The state’s newly-minted mayor has publicly supported the underlying policy change but also had earlier questioned whether the city council’s efforts would pass muster under state law.

“While I initially had some concerns about one aspect of the bill, I had a productive dialogue with my colleagues in government that put those concerns at ease,” he said after the bill became law, according to CBS News. “I believe allowing the legislation to be enacted is by far the best choice, and look forward to bringing millions into the democratic process.”

The Adams administration ultimately did defend the law in court.

Titled Our City, Our Vote, the measure would have allowed “legal permanent residents and those with work authorizations [to] vote in municipal elections for New York City offices, including the City Council, Mayor, Public Advocate, and Comptroller, as well as ballot initiatives,” according to the campaign’s website. The new law would not have allowed non-citizens to vote in federal or state elections.

The law would have also allowed DREAMers the right to vote in local Big Apple elections.

“I think it’s a big step toward showing other localities that we have the right to be represented, and that we have contributed enough to be represented and have a voice,” Eva Santos, a DREAMer who lives in the Bronx, told The New York Times when the bill was passed. “We are New Yorkers like anyone else.”

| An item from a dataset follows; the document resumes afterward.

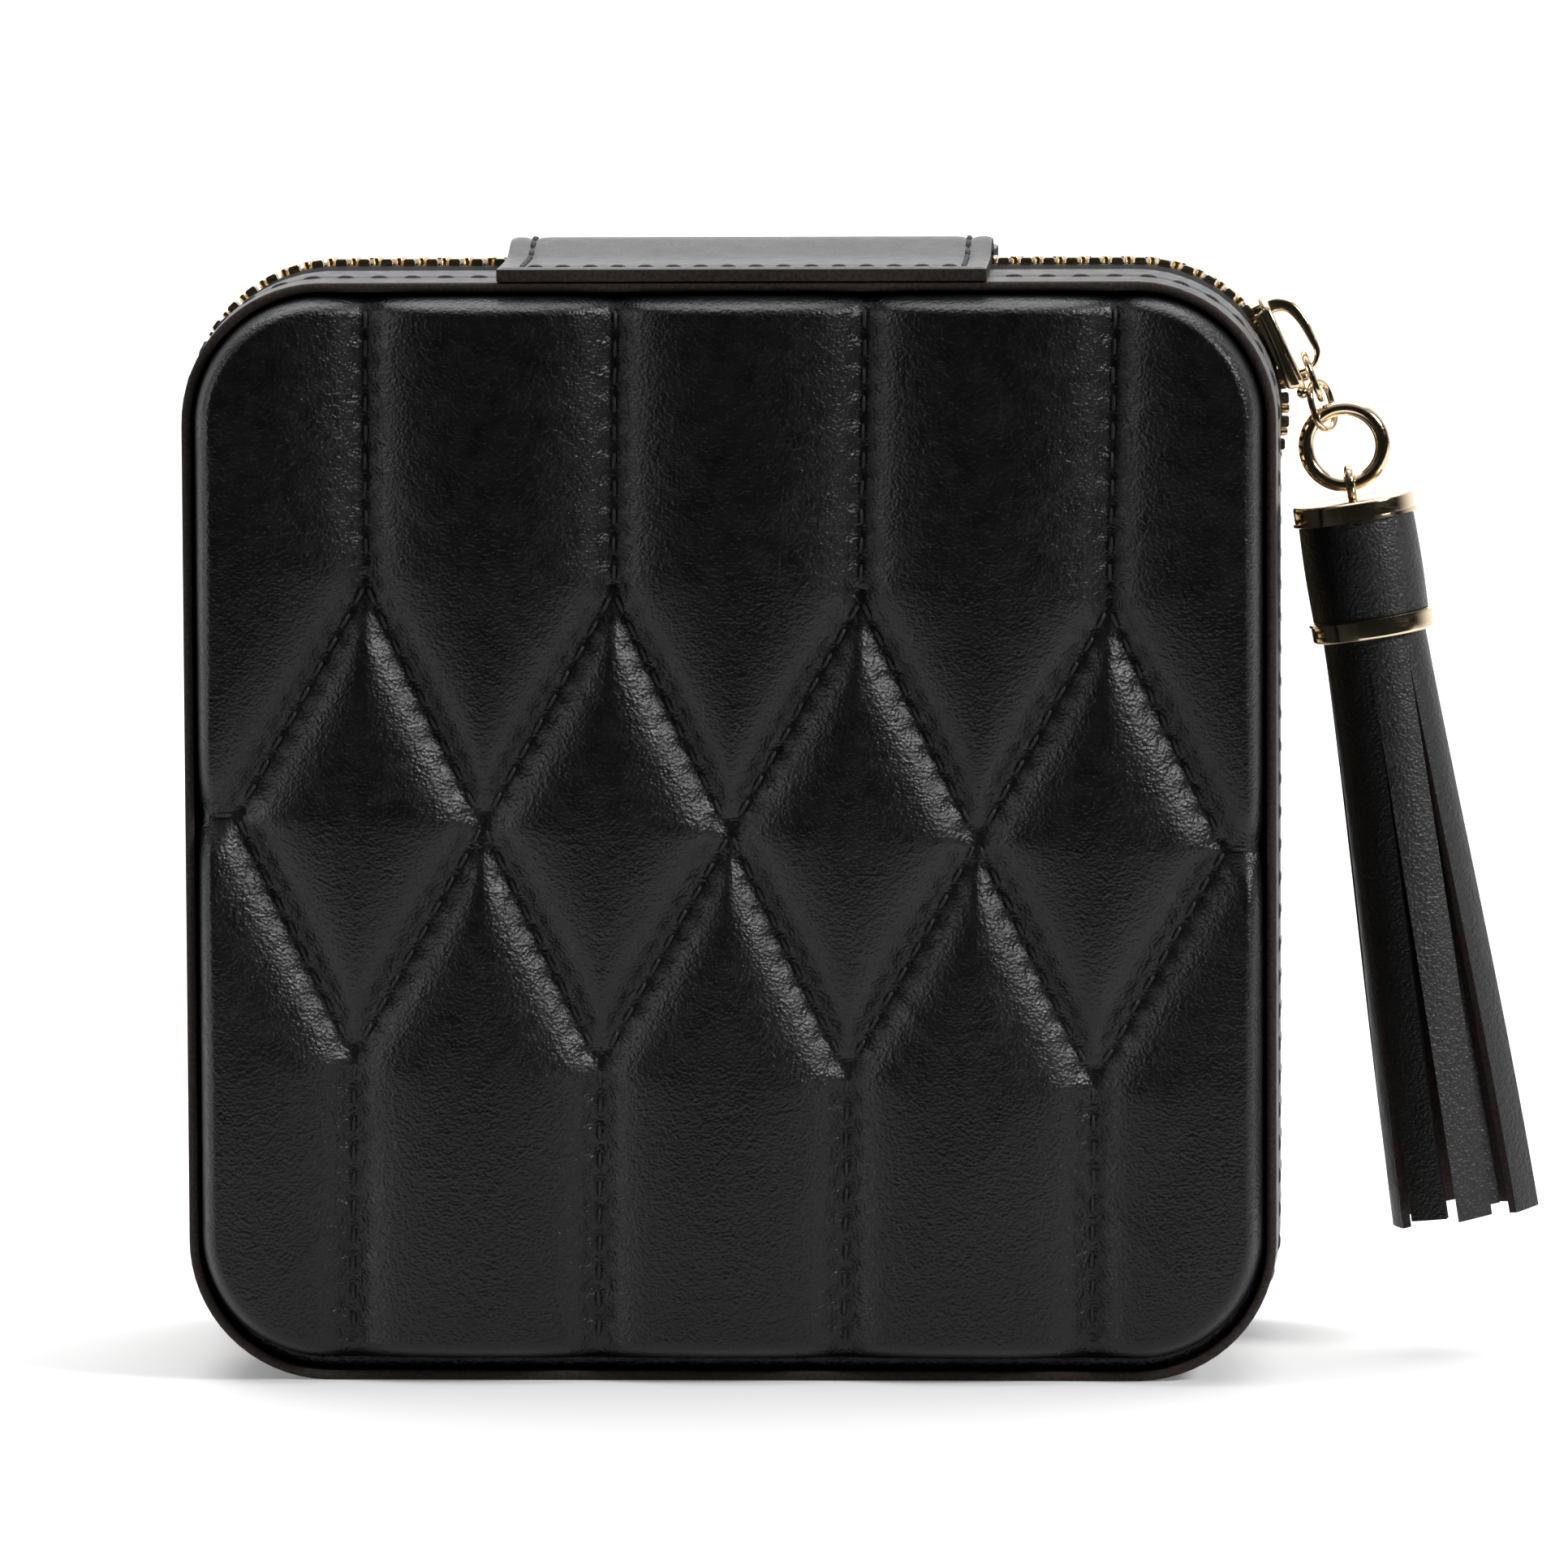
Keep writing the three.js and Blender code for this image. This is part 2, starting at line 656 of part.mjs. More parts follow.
// A turned piece on the tassel's axis: the profile is [radius, distance below the cap's top].
function turned(profile) {
  const points = profile.map(([r, down]) => new THREE.Vector2(r, -down));
  return new THREE.LatheGeometry(points, TURNED_STEPS)
    .rotateX(Math.PI / 2)
    .rotateY(-radians(TASSEL_LEAN))
    .translate(CAP_TOP[0], 0, CAP_TOP[1]);
}

function capBand(from) {
  const [r, to] = [CAP_RADIUS + CAP_BAND_PROUD, from + CAP_BAND];
  const bore = CAP_RADIUS - CAP_WALL;
  return turned([[bore, to], [r, to], [r, from], [bore, from], [bore, to]]);
}

// The top band is closed above, and an eye soldered on it holds the ring's wire.
function capTopBand() {
  const r = CAP_RADIUS + CAP_BAND_PROUD;
  const eye = new THREE.TorusGeometry(EYE_RADIUS, EYE_WIRE, WIRE_SIDES, 2 * WIRE_SIDES)
    .rotateY(Math.PI / 2)
    .translate(0, 0, EYE_RISE)
    .rotateY(-radians(TASSEL_LEAN))
    .translate(CAP_TOP[0], 0, CAP_TOP[1]);
  return join(turned([[0, CAP_BAND], [r, CAP_BAND], [r, CAP_BEVEL], [r - CAP_BEVEL, 0], [0, 0]]), eye);
}

function capSleeve() {
  const from = CAP_BAND + GAP;
  return turned([[0, from + CAP_SLEEVE], [CAP_RADIUS, from + CAP_SLEEVE], [CAP_RADIUS, from], [0, from]]);
}

function fringe() {
  const from = 2 * CAP_BAND + CAP_SLEEVE + 3 * GAP;
  const foot = from + FRINGE_LENGTH;
  return turned([[0, foot], [FRINGE_FOOT_RADIUS, foot], [FRINGE_TOP_RADIUS, from], [0, from]]);
}

// ---- assembly ----

const part = new THREE.Group();
const jewelleryCase = new THREE.Group();
jewelleryCase.position.y = -STAND_Y;
part.add(jewelleryCase);

function add(name, finish, geometry, parent = jewelleryCase) {
  const mesh = new THREE.Mesh(geometry, new THREE.MeshStandardMaterial(finishes[finish]));
  mesh.name = name;
  parent.add(mesh);
}

function addBase() {
  add("back_cover", "leather", backCover());
  add("back_board", "board", backBoard());
  add("base_wall_leather", "leather", wallLeather(BASE, BASE_DEPTH));
  add("base_wall_board", "board", wallBoard(BASE, BASE_DEPTH));
  add("base_zip_tape", "tape", sweep(zipRun(), BASE, plainTape, false));
  add("base_zip_teeth", "gold", sweep(zipRun(), BASE, teethSection, false));
  add("zip_bottom_stop", "gold", zipStop(ZIP_START_X + STOP_LENGTH / 2 + GAP));
  add("zip_top_stop", "gold", zipStop(ZIP_END_X - STOP_LENGTH / 2 - GAP));
  add("base_lining", "velvet", liningTray(BASE, BASE_FLOOR));
  add("hinge_leaf_base", "leather", patchLeaf(BASE, BASE_DEPTH));
}

function addBaseFittings() {
  const wall = LINING_OUTER - LINING - GAP;
  const halfWidth = CASE_WIDTH / 2 + wall;
  const foot = -wall;
  const head = CASE_HEIGHT + wall;
  for (let i = 0; i < ROLLS; i++) {
    add(`ring_roll_${i + 1}`, "velvet", ringRoll(foot + ROLL_WIDTH / 2 + i * ROLL_PITCH));
  }
  const lowTop = CROSS_DIVIDER_Z - DIVIDER / 2 - GAP;
  const highFoot = CROSS_DIVIDER_Z + DIVIDER / 2 + GAP;
  add("cross_divider", "velvet", divider(2 * halfWidth, DIVIDER, 0, CROSS_DIVIDER_Z));
  add("lower_divider", "velvet", divider(DIVIDER, lowTop - foot, 0, (lowTop + foot) / 2));
  add("upper_divider", "velvet", divider(DIVIDER, head - highFoot, 0, (head + highFoot) / 2));
}

function addLid() {
  add("quilted_cover", "leather", quiltedCover());
  add("lid_foam", "foam", lidFoam());
  add("lid_board", "board", lidBoard());
  add("lid_wall_leather", "leather", wallLeather(LID, LID_DEPTH));
  add("lid_wall_board", "board", wallBoard(LID, LID_DEPTH));
  add("lid_zip_tape", "tape", sweep(zipRun(), LID, notchedTape, false));
  add("lid_zip_teeth", "gold", sweep(zipRunBeforeSlider(), LID, teethSection, false));
  add("lid_zip_teeth_end", "gold", sweep(zipRunAfterSlider(), LID, teethSection, false));
  add("lid_lining", "velvet", liningTray(LID, LID_FLOOR));
  add("mirror", "mirror", mirrorGlass());
  add("mirror_frame", "leather", mirrorFrame());
  add("lid_pocket", "velvet", lidPocket());
  add("hinge_leaf_lid", "leather", patchLeaf(LID, LID_DEPTH));
}

function addSlider() {
  const seat = new THREE.Group();
  seat.position.set(RIGHT_CENTRE[0], 0, RIGHT_CENTRE[1]);
  seat.rotation.y = -radians(SLIDER_ANGLE);
  add("zip_slider", "gold", slider(), seat);
  jewelleryCase.add(seat);
}

function addTassel() {
  const inBridge = BRIDGE_HOOK + LINK_WIRE;
  const inLink = LINK_HOOK + LINK_WIRE;
  const underRing = RING_HOOK + LINK_WIRE;
  const link1 = hungLink(LINK_1_SPAN, LINK_1_TWIST, LINK_1_TOP, LINK_1_FOOT, inBridge, inLink);
  const link2 = hungLink(LINK_2_SPAN, LINK_2_TWIST, LINK_1_FOOT, LINK_2_FOOT, inLink, underRing);
  const ring = new THREE.TorusGeometry(RING_RADIUS, RING_WIRE, 10, 28).rotateX(Math.PI / 2);
  add("link_1", "gold", link1);
  add("link_2", "gold", link2);
  add("tassel_ring", "gold", ring.translate(RING_CENTRE[0], 0, RING_CENTRE[1]));
  add("cap_top_band", "gold", capTopBand());
  add("cap_sleeve", "leather", capSleeve());
  add("cap_lower_band", "gold", capBand(CAP_BAND + CAP_SLEEVE + 2 * GAP));
  add("tassel_fringe", "leather", fringe());
}

addBase();
addBaseFittings();
addLid();
addSlider();
addTassel();

export default part;
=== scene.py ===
"""The looks of a zip-around leather jewellery case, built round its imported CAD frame.

Shapes are worked out in millimetres about the zip plane: X to the right, Y from the lid to the
back and Z up, with y = 0 at the zip. to_frame() turns them into the frame's metres.
"""
import json
import math

import bmesh
import bpy
import numpy as np
from mathutils import Matrix, Vector


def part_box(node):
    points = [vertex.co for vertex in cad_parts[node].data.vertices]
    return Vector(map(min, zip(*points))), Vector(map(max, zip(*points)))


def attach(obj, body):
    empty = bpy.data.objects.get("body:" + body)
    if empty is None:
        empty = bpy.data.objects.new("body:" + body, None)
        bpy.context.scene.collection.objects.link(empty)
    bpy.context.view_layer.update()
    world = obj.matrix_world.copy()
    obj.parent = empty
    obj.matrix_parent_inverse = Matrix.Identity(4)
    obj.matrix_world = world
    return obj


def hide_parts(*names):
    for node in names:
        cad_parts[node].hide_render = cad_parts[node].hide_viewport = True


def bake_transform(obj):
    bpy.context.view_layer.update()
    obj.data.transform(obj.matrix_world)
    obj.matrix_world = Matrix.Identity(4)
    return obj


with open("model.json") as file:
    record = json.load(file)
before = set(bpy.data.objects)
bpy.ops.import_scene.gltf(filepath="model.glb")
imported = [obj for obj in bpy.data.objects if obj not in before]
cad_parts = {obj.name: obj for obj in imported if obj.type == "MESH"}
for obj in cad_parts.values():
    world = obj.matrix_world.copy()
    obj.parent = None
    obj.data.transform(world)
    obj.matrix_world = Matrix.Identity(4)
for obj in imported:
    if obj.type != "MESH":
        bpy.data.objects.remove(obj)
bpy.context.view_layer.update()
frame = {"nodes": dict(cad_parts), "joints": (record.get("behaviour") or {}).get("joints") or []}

MM = 0.001
JOINTS = {joint["name"]: joint for joint in frame["joints"]}
LID, BASE = -1, 1

# ---- driving dimensions, in millimetres ----

ZIP_Y = JOINTS["lid_hinge"]["pos_m"][1] / MM


def node_box(node):
    """Lowest and highest corner of a CAD node, in millimetres about the zip plane."""
    low, high = (np.array(corner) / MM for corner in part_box(node))
    return low - [0, ZIP_Y, 0], high - [0, ZIP_Y, 0]


def pivot(joint):
    """A joint's [x, z] in the zip plane."""
    place = np.array(JOINTS[joint]["pos_m"]) / MM
    return place[[0, 2]]


WALL_LOW, WALL_HIGH = node_box("lid_wall_leather")
CROWN = 0.5
HALF_WIDTH = WALL_HIGH[0] - CROWN
HEIGHT = WALL_HIGH[2] - CROWN
LID_DEPTH = -WALL_LOW[1]
BASE_DEPTH = node_box("base_wall_leather")[1][1]
CORNER_CENTRE = pivot("zip_slider_run")
RADIUS = HALF_WIDTH - CORNER_CENTRE[0]
WALL_EDGE = 9.0            # from the zip's middle to the folded edge of a wall
LEATHER = 1.1              # its thickness
ZIP_BULGE = 1.7            # how far the zip stands out over the top
TEETH_OUTER = ZIP_BULGE - 0.15
TEETH_HEIGHT = 2.2
TOOTH_PITCH = 2.7
COVER_INSET = 1.4          # from the outline to the quilted panel's edge
COVER_FOOT_INSET = 2.5     # the same at the foot
THREAD = 0.27              # radius
FOOT_SINK = 0.45           # how far stitches are sunk along the flat foot
ZIP_SINKS_FROM = 103.0     # height at which the zip is level with the outline on the sides
ZIP_SINKS_TO = 112.0       # height above which it has its whole bulge
SLIDER_ANGLE = math.radians(JOINTS["zip_slider_run"]["range_deg"][1])
TASSEL_LEAN = math.radians(8.9)
RANDOM = np.random.default_rng(7)


def full_turn(steps):
    """Angles all the way round, without the last, which is the first."""
    return np.linspace(0, 2 * math.pi, steps, endpoint=False)


def to_frame(points):
    points = np.asarray(points, float)
    return (points + [0, ZIP_Y, 0]) * MM


# ---- mesh building ----


def strip_faces(rows, columns, wrap_rows, wrap_columns):
    """Quads of a grid of points, row by row, which may close on itself either way."""
    r = np.arange(rows if wrap_rows else rows - 1)
    c = np.arange(columns if wrap_columns else columns - 1)
    r, c = (a.ravel() for a in np.meshgrid(r, c, indexing="ij"))
    r2, c2 = (r + 1) % rows, (c + 1) % columns
    corners = [r * columns + c, r2 * columns + c, r2 * columns + c2, r * columns + c2]
    return np.stack(corners, 1).tolist()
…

Staten Island Borough President Vito Fossella led a group of mostly Republican Party plaintiffs who sued New York City over the new law, arguing that it would have changed the way they campaigned. A group of New York City voters also challenged the legislation, saying the shift would have diluted their votes.

“[T]he weight of the citizens’ vote will be diluted by municipal voters and candidates and political parties alike will need to reconfigure their campaigns,” Porzio said, echoing the voters’ concerns.

The judge also agreed with the politicians’ prospective arguments about campaigning challenges, writing: “Though Plaintiffs have not suffered harm today, the harm they will suffer is imminent.”

Response to the ruling has been predictably polarized.

“Today’s decision validates those of us who can read the plain English words of our state constitution and state statutes: non-citizen voting in New York is illegal, and shame on those who thought they could skirt the law for political gain,” City Council Minority Leader Joseph Borelli, a Republican, said in a statement. “Opposition to the measure was bipartisan and cut across countless neighborhood and ethnic lines.”

Laurie Cumbio, a since-former council member who is now the Commissioner of the New York City Department of Cultural Affairs, questioned the impact the law would have on Black voting strength.

“This particular legislation is going to shift the power dynamics in New York City in a major way,” the Democrat from Brooklyn who voted against the law said late last year.

Proponents of the legislation heaped scorn on the judge’s ruling.

“This will once again disenfranchise our neighbors and create barriers to a true, inclusive democracy,” Kristen Gonzalez, a Democrat from Queens who is running for State Senate tweeted in a widely-shared thread about the decision. “With this decision the court is saying that immigrants who contribute to our communities, our economy and the diversity of this city, have no say in issues that affect them most.”

LatinoJustice PRLDEF, a group that intervened in the lawsuit as defendants, is appealing the ruling.

The group’s associate counsel Fulvia Vargas de León addressed the development at a press conference on Monday, saying this law would have bridged “the contradiction between calling so many immigrant workers essential…while denying them a voice in local government that makes vital decisions about their lives.”

Other proponents dismissed the ruling as the predictable consequence of forum shopping.

“The decision to overturn Local Law 11 by this lower court in Staten Island comes as no surprise to us, because the Republican opponents to the law specifically placed their lawsuit in a court they knew would be favorable to them,” Murad Awawdeh, the executive director of the New York Immigration Coalition said in a statement.